— start of RECORDS FOR THIS EXERCISE —

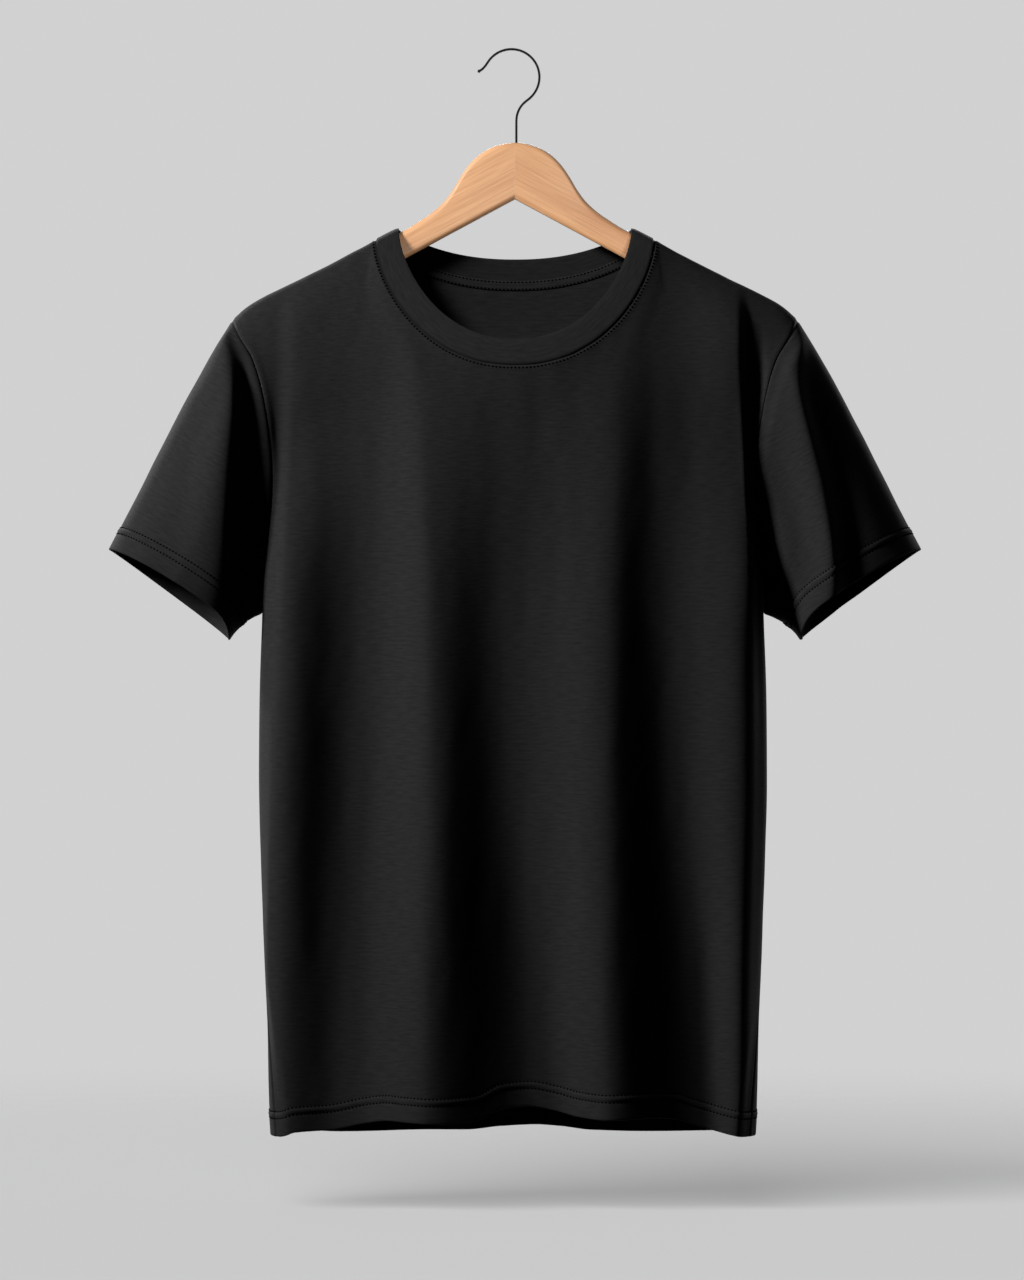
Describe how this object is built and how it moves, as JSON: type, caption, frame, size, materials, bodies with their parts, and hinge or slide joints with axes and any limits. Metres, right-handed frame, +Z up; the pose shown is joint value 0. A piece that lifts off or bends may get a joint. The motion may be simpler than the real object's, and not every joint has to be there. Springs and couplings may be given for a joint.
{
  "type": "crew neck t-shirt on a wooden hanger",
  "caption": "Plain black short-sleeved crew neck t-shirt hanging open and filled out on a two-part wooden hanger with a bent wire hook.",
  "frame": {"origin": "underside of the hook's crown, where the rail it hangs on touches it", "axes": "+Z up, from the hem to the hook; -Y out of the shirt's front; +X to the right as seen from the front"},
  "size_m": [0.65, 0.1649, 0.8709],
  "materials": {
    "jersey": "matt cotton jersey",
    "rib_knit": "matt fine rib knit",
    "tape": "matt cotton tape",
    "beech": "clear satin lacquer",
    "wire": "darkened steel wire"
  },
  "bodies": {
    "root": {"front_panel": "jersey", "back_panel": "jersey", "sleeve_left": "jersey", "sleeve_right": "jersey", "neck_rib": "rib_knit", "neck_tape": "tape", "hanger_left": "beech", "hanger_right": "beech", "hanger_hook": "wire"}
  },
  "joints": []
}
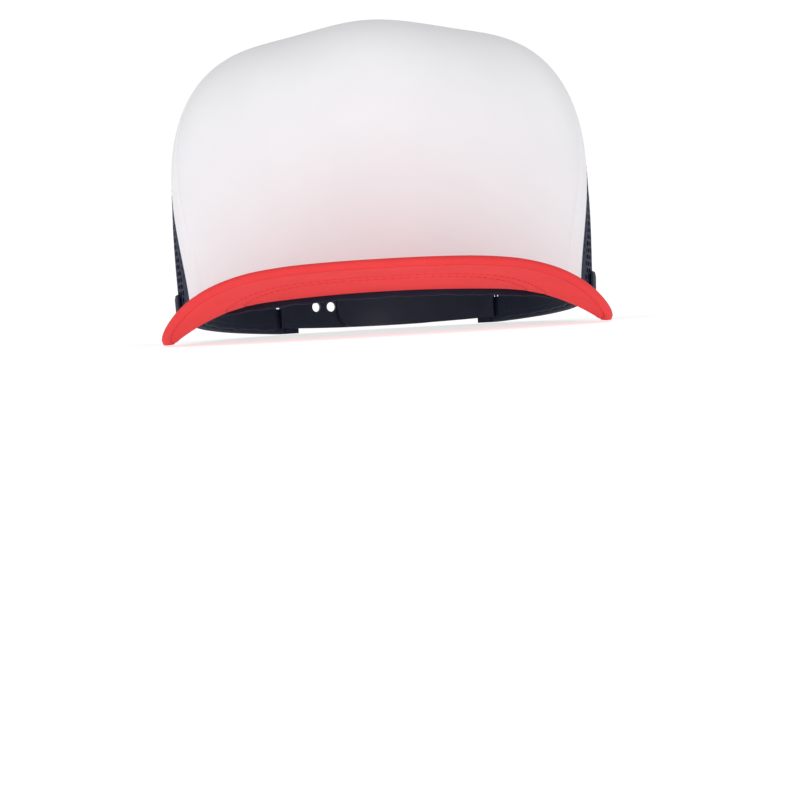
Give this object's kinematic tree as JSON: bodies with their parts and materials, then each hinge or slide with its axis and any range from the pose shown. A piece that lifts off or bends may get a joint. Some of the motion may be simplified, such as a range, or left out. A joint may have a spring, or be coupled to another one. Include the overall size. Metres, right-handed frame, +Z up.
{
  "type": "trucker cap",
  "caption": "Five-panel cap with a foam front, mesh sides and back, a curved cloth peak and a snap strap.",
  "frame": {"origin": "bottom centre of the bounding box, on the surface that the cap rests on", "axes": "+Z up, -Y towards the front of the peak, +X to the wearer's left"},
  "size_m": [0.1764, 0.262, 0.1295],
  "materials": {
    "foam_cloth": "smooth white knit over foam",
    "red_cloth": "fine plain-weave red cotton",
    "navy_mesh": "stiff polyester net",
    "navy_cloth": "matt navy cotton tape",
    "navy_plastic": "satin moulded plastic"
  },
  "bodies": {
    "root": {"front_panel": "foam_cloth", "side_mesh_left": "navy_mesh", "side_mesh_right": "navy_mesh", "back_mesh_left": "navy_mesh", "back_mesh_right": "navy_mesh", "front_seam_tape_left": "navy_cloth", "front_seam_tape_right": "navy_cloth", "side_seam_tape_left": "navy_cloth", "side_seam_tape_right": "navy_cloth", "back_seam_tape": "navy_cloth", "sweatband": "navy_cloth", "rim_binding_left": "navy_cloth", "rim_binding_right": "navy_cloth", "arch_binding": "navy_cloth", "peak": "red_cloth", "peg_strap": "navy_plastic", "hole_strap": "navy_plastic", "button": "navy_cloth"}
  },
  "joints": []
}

— end of RECORDS FOR THIS EXERCISE —

# [THE EXERCISE]
Copy only the stretch running from the line containing "Give this object's" to the final line of the entries, both ends included, exactly as it stands.

# [OUTPUT FOR THIS EXERCISE]
Give this object's kinematic tree as JSON: bodies with their parts and materials, then each hinge or slide with its axis and any range from the pose shown. A piece that lifts off or bends may get a joint. Some of the motion may be simplified, such as a range, or left out. A joint may have a spring, or be coupled to another one. Include the overall size. Metres, right-handed frame, +Z up.
{
  "type": "trucker cap",
  "caption": "Five-panel cap with a foam front, mesh sides and back, a curved cloth peak and a snap strap.",
  "frame": {"origin": "bottom centre of the bounding box, on the surface that the cap rests on", "axes": "+Z up, -Y towards the front of the peak, +X to the wearer's left"},
  "size_m": [0.1764, 0.262, 0.1295],
  "materials": {
    "foam_cloth": "smooth white knit over foam",
    "red_cloth": "fine plain-weave red cotton",
    "navy_mesh": "stiff polyester net",
    "navy_cloth": "matt navy cotton tape",
    "navy_plastic": "satin moulded plastic"
  },
  "bodies": {
    "root": {"front_panel": "foam_cloth", "side_mesh_left": "navy_mesh", "side_mesh_right": "navy_mesh", "back_mesh_left": "navy_mesh", "back_mesh_right": "navy_mesh", "front_seam_tape_left": "navy_cloth", "front_seam_tape_right": "navy_cloth", "side_seam_tape_left": "navy_cloth", "side_seam_tape_right": "navy_cloth", "back_seam_tape": "navy_cloth", "sweatband": "navy_cloth", "rim_binding_left": "navy_cloth", "rim_binding_right": "navy_cloth", "arch_binding": "navy_cloth", "peak": "red_cloth", "peg_strap": "navy_plastic", "hole_strap": "navy_plastic", "button": "navy_cloth"}
  },
  "joints": []
}